* _3D code data_:
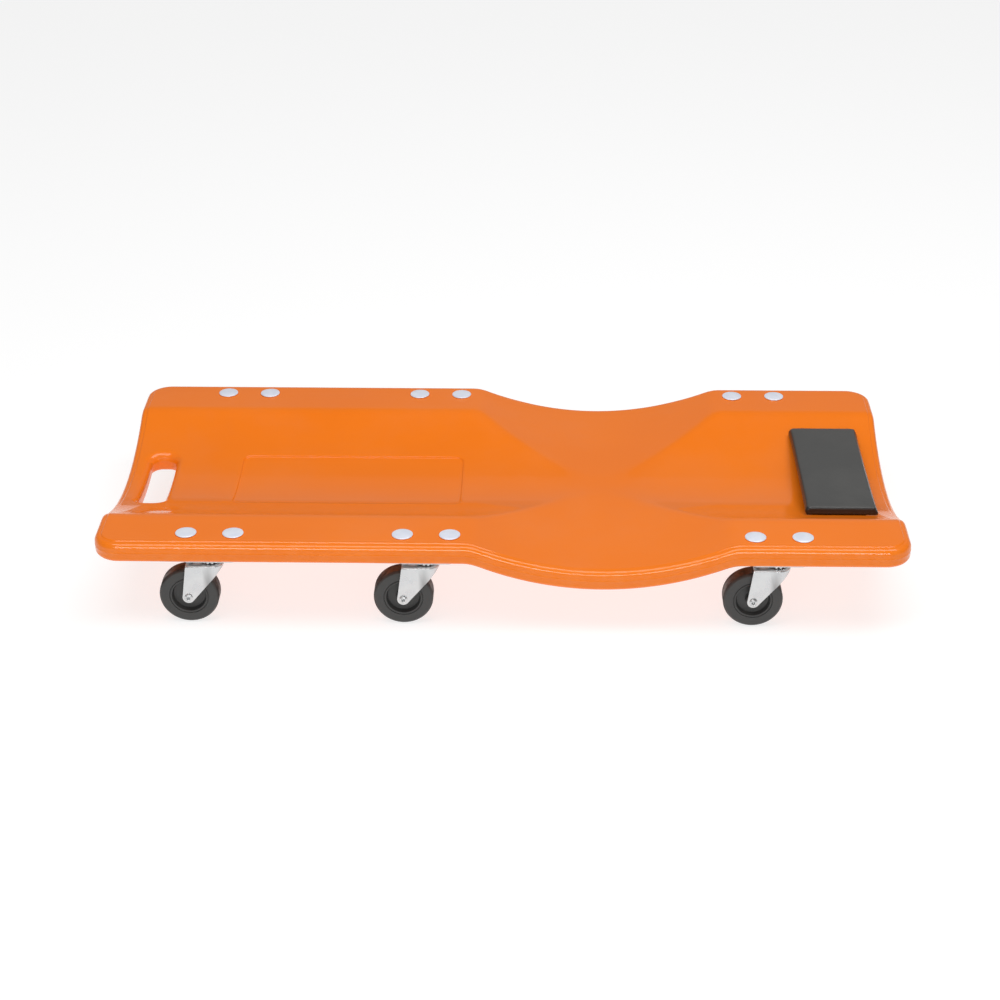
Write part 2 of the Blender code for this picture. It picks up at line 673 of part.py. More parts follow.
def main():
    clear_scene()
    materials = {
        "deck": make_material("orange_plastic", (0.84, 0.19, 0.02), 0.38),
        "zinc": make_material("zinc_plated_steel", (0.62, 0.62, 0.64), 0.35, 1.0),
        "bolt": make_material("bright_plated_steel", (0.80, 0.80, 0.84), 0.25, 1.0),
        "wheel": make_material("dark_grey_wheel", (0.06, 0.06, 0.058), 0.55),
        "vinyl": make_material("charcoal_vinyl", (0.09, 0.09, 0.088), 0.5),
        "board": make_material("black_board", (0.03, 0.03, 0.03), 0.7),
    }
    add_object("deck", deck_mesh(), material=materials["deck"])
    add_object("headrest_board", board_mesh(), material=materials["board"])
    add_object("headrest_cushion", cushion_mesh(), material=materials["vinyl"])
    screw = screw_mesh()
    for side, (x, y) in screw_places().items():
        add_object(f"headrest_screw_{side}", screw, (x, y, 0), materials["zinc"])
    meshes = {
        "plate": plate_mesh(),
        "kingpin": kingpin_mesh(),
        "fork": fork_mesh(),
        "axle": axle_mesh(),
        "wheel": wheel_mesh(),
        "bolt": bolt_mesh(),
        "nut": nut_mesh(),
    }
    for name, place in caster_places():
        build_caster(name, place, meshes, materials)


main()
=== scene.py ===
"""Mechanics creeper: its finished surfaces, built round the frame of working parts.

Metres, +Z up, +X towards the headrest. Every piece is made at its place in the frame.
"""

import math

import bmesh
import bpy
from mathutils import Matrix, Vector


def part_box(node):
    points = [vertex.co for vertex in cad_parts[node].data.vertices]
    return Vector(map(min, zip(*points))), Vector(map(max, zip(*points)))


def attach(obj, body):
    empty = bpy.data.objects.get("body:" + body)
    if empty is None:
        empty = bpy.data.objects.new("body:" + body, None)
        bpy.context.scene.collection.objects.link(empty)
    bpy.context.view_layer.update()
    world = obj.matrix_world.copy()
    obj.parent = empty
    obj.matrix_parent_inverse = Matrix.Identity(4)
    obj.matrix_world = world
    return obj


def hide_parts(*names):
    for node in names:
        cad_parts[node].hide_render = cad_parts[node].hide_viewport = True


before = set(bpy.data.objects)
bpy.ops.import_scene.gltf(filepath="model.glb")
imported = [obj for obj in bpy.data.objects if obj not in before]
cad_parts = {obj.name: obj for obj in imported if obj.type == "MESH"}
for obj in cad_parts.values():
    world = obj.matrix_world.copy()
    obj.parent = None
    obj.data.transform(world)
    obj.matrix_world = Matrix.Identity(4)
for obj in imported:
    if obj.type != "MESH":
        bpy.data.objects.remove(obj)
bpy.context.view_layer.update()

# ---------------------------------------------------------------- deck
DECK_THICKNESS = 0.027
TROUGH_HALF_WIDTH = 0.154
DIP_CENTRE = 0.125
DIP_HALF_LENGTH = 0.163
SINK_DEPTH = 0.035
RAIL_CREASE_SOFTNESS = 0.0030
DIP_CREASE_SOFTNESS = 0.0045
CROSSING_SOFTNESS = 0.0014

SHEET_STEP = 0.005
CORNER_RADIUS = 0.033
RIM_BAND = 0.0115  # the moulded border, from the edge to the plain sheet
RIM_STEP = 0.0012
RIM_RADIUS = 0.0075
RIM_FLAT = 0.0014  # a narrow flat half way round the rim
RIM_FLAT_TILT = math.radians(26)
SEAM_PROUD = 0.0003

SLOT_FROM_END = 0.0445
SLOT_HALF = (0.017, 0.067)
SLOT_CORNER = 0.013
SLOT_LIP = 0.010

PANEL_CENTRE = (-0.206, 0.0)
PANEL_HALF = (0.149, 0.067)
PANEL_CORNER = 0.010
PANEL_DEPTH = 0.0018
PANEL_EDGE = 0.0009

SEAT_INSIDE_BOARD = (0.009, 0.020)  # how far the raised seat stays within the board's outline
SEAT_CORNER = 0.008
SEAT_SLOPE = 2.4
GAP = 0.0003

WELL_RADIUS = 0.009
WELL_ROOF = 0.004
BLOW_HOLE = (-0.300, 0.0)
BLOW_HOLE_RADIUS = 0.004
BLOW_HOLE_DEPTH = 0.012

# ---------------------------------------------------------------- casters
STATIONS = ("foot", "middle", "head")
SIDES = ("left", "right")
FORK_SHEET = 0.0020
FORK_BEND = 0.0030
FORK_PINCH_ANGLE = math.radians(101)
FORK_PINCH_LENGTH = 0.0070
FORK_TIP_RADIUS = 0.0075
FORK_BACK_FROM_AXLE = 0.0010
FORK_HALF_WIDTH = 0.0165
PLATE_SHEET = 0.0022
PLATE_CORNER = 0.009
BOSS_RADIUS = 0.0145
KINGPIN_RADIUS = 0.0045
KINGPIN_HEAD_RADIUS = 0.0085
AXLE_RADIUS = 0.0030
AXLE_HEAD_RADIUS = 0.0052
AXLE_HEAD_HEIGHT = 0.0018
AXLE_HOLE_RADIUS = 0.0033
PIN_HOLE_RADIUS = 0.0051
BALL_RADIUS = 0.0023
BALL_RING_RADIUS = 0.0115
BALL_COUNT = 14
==
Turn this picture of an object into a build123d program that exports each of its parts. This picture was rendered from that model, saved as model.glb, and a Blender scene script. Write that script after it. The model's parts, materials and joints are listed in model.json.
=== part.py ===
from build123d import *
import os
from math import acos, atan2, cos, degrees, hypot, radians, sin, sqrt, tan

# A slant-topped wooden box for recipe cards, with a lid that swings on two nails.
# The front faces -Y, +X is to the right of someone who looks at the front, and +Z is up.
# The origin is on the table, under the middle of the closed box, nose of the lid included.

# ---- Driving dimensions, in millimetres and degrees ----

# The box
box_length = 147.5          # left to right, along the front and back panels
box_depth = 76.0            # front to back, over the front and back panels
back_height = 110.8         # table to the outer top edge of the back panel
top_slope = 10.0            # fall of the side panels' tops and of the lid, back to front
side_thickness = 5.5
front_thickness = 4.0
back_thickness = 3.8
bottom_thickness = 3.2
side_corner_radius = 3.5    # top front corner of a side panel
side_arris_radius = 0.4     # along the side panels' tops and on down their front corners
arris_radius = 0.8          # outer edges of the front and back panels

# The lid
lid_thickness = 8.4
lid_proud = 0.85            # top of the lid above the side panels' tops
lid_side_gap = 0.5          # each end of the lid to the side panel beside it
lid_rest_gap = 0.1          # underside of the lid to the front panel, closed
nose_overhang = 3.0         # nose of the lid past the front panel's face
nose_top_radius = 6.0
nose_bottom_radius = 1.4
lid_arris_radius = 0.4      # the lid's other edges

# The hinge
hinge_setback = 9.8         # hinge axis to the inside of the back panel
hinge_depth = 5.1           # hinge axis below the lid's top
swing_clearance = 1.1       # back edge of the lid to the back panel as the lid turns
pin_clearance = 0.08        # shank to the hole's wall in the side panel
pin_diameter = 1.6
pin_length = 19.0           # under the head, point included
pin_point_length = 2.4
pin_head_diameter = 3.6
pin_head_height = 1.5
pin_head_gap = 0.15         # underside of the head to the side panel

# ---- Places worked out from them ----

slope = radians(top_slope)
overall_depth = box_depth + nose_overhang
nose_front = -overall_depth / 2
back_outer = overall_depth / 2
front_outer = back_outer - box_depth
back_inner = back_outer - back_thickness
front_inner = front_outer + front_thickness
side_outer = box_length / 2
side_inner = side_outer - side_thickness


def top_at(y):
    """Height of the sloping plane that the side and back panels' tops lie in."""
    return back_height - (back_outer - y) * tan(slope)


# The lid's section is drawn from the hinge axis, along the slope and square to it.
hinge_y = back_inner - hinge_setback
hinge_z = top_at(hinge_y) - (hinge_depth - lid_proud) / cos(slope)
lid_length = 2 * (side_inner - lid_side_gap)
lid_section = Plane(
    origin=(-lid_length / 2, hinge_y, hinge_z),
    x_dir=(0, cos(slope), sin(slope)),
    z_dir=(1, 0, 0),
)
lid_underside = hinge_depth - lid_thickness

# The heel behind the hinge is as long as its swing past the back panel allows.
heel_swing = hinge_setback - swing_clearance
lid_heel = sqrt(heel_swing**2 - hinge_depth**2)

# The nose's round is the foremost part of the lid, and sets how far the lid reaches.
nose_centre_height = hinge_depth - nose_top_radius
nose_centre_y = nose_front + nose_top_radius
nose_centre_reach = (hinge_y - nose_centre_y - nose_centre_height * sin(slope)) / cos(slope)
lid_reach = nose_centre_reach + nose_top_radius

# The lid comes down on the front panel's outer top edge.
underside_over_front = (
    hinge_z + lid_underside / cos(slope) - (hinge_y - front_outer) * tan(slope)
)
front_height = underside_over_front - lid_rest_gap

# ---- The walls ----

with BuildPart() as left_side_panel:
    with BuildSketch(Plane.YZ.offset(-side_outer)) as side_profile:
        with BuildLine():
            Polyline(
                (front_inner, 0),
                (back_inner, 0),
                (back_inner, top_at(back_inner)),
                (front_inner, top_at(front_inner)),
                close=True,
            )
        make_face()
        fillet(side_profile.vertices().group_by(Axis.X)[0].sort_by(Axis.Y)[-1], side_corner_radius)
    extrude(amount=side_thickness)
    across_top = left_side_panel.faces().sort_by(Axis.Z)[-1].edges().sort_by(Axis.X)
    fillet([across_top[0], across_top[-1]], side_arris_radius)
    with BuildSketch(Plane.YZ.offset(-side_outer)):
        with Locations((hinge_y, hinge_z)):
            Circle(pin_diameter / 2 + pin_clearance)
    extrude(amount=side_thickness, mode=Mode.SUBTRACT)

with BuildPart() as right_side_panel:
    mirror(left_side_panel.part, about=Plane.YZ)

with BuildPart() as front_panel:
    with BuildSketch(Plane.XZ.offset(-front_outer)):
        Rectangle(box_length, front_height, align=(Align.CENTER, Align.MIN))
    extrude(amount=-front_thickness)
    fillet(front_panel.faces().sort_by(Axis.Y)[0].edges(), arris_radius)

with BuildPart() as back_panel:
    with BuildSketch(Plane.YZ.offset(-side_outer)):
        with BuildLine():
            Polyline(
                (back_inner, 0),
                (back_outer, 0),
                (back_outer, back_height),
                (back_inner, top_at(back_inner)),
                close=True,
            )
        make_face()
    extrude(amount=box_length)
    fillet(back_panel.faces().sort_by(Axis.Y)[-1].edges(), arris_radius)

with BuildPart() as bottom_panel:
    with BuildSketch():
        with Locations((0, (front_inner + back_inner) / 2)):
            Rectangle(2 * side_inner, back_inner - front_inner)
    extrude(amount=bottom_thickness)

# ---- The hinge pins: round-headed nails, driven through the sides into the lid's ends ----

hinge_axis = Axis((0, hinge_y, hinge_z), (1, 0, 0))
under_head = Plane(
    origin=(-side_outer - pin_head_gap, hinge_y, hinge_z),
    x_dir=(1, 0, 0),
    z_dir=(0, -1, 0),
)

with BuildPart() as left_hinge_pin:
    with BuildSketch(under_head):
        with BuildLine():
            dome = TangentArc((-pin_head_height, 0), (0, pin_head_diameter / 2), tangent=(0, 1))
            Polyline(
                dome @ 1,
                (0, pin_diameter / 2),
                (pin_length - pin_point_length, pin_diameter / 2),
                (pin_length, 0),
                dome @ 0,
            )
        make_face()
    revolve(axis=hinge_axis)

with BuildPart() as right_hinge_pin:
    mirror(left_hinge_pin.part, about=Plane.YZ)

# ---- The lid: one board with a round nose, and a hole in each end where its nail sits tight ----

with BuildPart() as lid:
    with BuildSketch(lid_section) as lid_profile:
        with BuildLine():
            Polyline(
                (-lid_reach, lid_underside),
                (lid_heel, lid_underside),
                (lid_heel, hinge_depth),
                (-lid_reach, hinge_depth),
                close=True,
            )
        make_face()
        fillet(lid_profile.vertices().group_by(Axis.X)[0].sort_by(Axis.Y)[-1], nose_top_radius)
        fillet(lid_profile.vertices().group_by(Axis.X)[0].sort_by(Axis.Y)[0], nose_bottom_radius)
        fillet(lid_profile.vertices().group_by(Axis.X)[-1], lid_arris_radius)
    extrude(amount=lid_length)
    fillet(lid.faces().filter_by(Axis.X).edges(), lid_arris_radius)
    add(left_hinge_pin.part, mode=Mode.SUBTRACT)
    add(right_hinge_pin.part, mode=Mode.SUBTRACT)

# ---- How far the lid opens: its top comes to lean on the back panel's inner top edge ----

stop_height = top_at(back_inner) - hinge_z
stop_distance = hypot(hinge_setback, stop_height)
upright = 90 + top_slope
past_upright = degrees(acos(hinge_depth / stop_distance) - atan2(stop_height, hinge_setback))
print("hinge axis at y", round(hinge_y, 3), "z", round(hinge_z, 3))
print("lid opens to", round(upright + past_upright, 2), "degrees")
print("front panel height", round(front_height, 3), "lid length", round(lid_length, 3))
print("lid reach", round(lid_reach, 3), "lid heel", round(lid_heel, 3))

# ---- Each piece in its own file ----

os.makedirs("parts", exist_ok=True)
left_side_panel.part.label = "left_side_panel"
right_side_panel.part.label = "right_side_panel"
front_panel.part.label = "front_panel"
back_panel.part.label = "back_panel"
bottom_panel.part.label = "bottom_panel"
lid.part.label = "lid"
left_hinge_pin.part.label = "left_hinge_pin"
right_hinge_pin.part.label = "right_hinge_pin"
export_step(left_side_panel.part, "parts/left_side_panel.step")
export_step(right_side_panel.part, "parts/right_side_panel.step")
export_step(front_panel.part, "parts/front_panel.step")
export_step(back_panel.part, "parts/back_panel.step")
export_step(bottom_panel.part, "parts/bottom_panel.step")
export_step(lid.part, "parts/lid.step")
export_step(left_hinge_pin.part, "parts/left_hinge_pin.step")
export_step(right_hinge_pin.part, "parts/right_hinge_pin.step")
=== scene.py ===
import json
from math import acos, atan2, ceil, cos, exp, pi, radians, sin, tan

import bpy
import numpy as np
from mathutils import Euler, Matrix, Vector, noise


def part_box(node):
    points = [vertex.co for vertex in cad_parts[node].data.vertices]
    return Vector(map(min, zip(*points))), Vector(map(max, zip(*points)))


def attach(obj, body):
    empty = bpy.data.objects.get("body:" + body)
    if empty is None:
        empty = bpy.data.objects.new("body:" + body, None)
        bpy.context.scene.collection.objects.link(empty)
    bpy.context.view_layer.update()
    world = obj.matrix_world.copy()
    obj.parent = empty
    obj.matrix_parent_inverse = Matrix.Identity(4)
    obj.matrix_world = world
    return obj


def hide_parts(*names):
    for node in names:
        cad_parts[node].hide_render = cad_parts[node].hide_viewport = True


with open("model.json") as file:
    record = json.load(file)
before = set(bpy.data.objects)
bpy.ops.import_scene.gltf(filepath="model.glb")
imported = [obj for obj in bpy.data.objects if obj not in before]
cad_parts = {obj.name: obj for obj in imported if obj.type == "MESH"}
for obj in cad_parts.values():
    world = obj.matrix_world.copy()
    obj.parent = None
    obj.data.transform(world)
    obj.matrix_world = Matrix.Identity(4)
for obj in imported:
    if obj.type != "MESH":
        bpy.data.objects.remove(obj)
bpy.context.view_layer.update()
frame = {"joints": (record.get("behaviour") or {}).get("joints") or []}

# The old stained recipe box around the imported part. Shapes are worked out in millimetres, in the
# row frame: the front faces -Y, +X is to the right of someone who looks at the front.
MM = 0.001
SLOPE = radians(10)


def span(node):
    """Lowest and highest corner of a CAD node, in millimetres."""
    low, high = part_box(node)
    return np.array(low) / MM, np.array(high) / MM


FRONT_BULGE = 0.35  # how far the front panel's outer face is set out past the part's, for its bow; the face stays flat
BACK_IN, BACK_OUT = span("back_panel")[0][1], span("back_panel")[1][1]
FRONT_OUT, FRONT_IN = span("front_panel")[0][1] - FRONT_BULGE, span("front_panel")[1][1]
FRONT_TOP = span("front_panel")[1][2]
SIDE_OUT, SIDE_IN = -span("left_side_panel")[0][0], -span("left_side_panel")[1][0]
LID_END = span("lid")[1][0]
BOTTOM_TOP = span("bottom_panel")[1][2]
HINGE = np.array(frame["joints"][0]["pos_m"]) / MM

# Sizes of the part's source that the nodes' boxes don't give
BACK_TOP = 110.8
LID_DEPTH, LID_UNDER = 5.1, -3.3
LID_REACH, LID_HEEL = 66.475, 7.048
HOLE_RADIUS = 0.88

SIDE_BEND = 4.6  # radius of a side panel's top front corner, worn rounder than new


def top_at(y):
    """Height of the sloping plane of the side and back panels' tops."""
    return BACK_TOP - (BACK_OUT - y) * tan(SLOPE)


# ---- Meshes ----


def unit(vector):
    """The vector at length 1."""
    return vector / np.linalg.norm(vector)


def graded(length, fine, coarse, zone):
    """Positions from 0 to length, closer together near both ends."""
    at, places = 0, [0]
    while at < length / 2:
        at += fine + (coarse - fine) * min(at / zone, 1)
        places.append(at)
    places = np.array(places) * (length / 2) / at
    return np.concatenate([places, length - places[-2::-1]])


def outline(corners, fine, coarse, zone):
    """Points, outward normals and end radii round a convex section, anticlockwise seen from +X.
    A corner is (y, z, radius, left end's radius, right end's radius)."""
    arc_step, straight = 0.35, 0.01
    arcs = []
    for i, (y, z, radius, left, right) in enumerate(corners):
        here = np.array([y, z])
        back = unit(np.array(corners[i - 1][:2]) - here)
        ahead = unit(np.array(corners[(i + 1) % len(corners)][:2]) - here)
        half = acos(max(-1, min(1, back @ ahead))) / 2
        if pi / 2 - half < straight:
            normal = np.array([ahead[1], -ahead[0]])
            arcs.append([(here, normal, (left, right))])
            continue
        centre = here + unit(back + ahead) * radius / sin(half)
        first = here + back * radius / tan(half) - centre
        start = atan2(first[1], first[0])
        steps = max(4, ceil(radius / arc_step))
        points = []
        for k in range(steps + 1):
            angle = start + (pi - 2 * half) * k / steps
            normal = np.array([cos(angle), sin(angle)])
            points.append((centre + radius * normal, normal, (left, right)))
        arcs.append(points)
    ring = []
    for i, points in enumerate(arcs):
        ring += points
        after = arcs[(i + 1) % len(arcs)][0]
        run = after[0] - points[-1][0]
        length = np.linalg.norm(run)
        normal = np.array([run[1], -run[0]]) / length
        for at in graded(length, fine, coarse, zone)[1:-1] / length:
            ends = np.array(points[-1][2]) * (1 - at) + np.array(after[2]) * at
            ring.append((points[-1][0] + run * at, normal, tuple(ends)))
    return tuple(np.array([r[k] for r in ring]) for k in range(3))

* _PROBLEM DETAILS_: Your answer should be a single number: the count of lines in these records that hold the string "json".

* _FINISHED ANSWER_: 4